Complete the rest of Schedule A.

Tips and Warnings

  • You can deduct home equity loan interest on your first or second homes only - not on any other home, even if you use the money for matters unrelated to the home.
  • Amortizing points, which means spreading the deduction out over the life of the loan, requires good record keeping. When you pay off the loan or sell the home, you can deduct all the points you haven't taken off before.
  • The yearly limit on the deduction for home equity loan interest is the interest on loans totaling $100,000 ($50,000 if married filing separately). If you used all or part of the loan for your business, it might be better to elect to treat the debt as unsecured by your residence. In that way, you can write off the interest as a business expense. But once you make the election, you can't reverse it without Internal Revenue Service approval.

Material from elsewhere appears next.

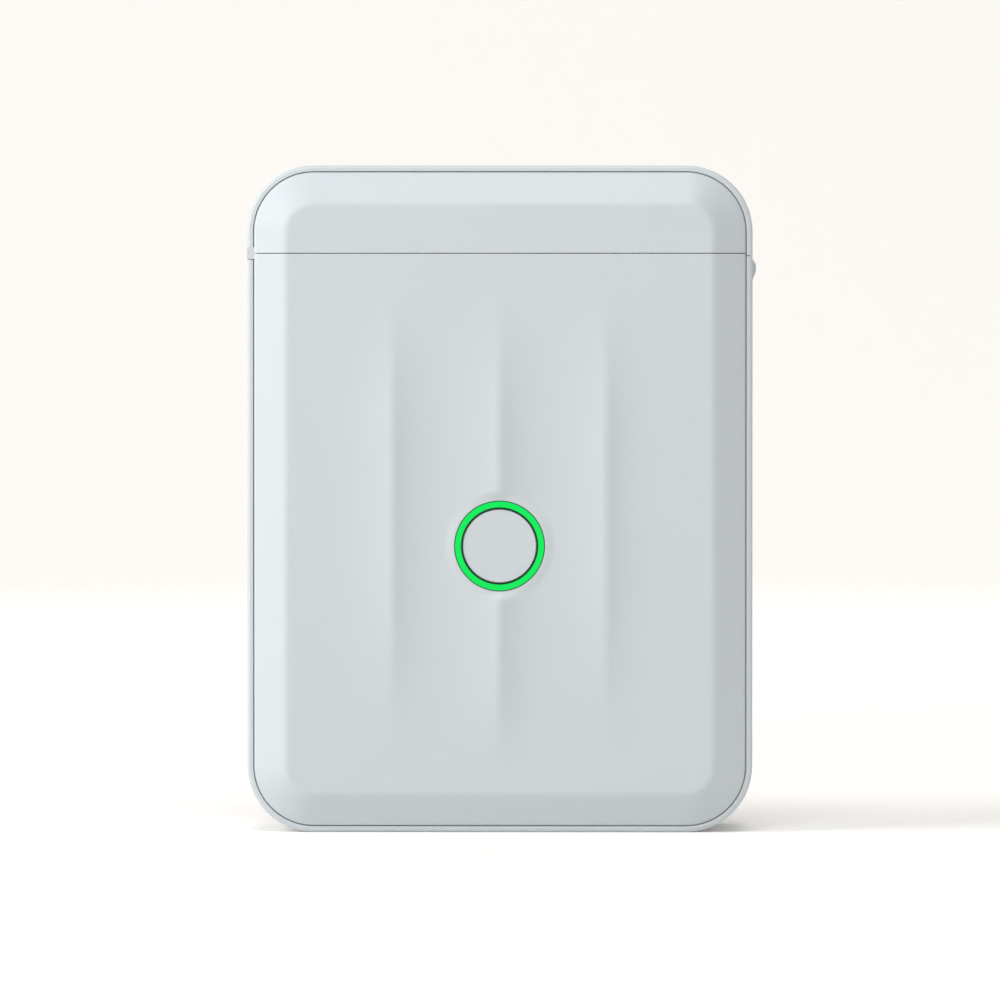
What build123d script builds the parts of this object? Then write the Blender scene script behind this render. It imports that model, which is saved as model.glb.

  • You cannot deduct interest on any amount of the home equity loan that is more than the difference between the market value of the home and your mortgage debt.
  • These rules apply to home equity loans taken out after October 13, 1987. Consult with an experienced tax preparer if your home equity loan preceded that date, you have questions or your situation is out of the ordinary.
  • A home equity loan may provide a tax benefit, yet may not be worth the risk of losing your home should you need to default on the loan. Remember that a home equity loan is secured by your home.